The Torontos, Montreals and Vancouvers keep handing over money to the same dud franchises year after year with the question being whether that will continue to be the case, and if so, will that pool of money increase or decrease? And how will it be comprised going forward.

A particularly wrangling issue is all playoff teams having to contribute one-third of all revenue sharing from their first-round take, a system that actually rewards franchises (most notably Toronto) for missing the playoffs.

That’s the interesting thing about the current CBA; there are provisions that both hurt and help the league’s less successful teams. (Then again, the high cap floor/playoff revenue sharing combo might have the worst impact on not-so-deep-pocketed clubs like the Nashville Predators, who use their guile more often than big pay checks to make the playoffs.) To make things fair, the league probably wouldn’t want to eliminate the salary cap floor without keeping a minimum payroll for teams who want to benefit from shared revenue.
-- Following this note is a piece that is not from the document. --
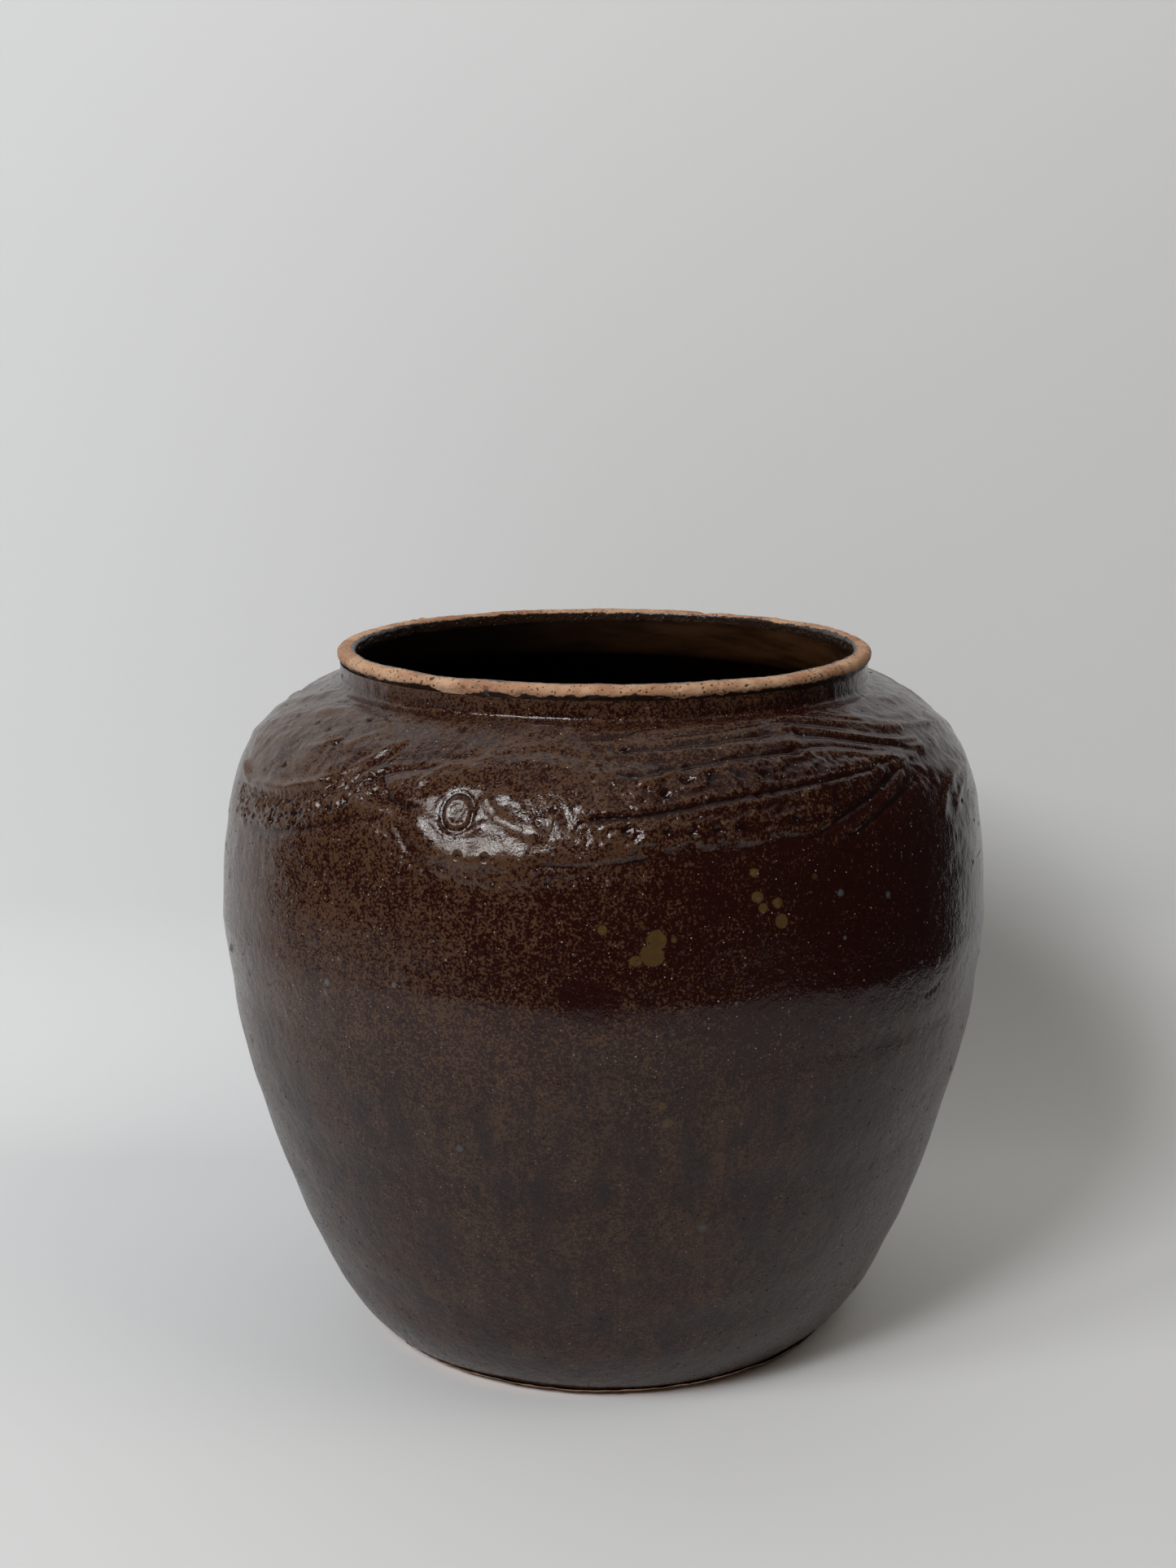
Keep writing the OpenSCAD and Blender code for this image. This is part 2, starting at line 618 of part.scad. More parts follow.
base_disc();
lower_wall();
upper_wall();
neck_ring();
base_seam_coil();
belly_seam_coil();
outer_glaze();
inner_glaze();
carp_body();  // front_carp_body
carp_eye();  // front_carp_eye
dorsal_fin();  // front_dorsal_fin
belly_fin();  // front_belly_fin
tail_fin();  // front_tail_fin
fin_streamers();  // front_fin_streamers
lotus_leaf();  // front_lotus_leaf
wave_band();  // front_wave_band
rear() carp_body();  // rear_carp_body
rear() carp_eye();  // rear_carp_eye
rear() dorsal_fin();  // rear_dorsal_fin
rear() belly_fin();  // rear_belly_fin
rear() tail_fin();  // rear_tail_fin
rear() fin_streamers();  // rear_fin_streamers
rear() lotus_leaf();  // rear_lotus_leaf
rear() wave_band();  // rear_wave_band
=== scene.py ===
"""Wide-mouthed stoneware storage jar with a brown glaze and a carp relief, dressed for rendering."""
import math

import bpy
import numpy as np
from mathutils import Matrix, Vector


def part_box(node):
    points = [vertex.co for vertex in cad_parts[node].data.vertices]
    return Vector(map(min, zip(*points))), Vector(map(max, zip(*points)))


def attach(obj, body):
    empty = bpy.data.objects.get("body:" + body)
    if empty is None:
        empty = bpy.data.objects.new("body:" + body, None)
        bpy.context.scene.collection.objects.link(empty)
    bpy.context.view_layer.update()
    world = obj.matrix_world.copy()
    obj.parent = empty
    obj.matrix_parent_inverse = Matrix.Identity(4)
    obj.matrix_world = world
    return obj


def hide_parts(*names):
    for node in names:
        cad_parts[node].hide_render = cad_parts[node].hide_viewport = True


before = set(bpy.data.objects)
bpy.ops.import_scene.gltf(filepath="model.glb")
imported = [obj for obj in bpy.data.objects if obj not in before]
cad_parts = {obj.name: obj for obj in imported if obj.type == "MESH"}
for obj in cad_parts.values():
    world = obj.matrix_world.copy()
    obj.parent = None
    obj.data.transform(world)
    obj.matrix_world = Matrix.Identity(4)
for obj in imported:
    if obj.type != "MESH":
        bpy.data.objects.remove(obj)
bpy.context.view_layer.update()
MM = 0.001

# Camera: where the photograph was taken from, in millimetres and degrees
CAMERA_PLACE = (-6.1, -844.1, 386.9)
CAMERA_PITCH = 11.99
FOCAL_PIXELS = 2783
PHOTO_LONG_SIDE = 1927
SENSOR = 36

# Sizes of the jar in millimetres, the outer ones read from the frame
BELLY_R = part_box("outer_glaze")[1].x / MM
MOUTH_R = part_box("neck_ring")[1].x / MM
JAR_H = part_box("neck_ring")[1].z / MM
BASE_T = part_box("base_disc")[1].z / MM
FOOT_R = 84.5
SEAM_R = 142.1
SEAM_H = 140
BELLY_H = 165
SHOULDER_H = 250.5
NECK_R = MOUTH_R - 1.5
THROAT_R = MOUTH_R - 6.8
GLAZE_FOOT = 2.5
COLLAR_TOP = JAR_H - 5
WALL_T = 8


def curve(handles, steps):
    """Points along a cubic curve with four handles."""
    t = np.linspace(0, 1, steps + 1)[:, None]
    a, b, c, d = (np.array(h, float) for h in handles)
    return (1 - t) ** 3 * a + 3 * (1 - t) ** 2 * t * b + 3 * (1 - t) * t * t * c + t**3 * d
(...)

Naturally, the big money questions will be the biggest sticking points. The other major money matter is guaranteed contracts (and owners’ urges to do away with them). Considering the dangers involved in the sport, it would be a hard sell to roll back guarantees. After all, who’s going to want to risk breaking a bone by blocking a shot if they could lose their job shortly afterward?

Gallagher’s most interesting point comes late in the article, where he claims that NHL commissioner Gary Bettman and NHLPA head Donald Fehr have already won some big labor battles in their day, so they might be more willing to avoid a big standoff. It would be great if that ends up being true, but we’ll need to wait and see if that bit of sunshine turns out to be the light at the end of a (hopefully short) negotiating tunnel or just an example of an incorrect but educated guess.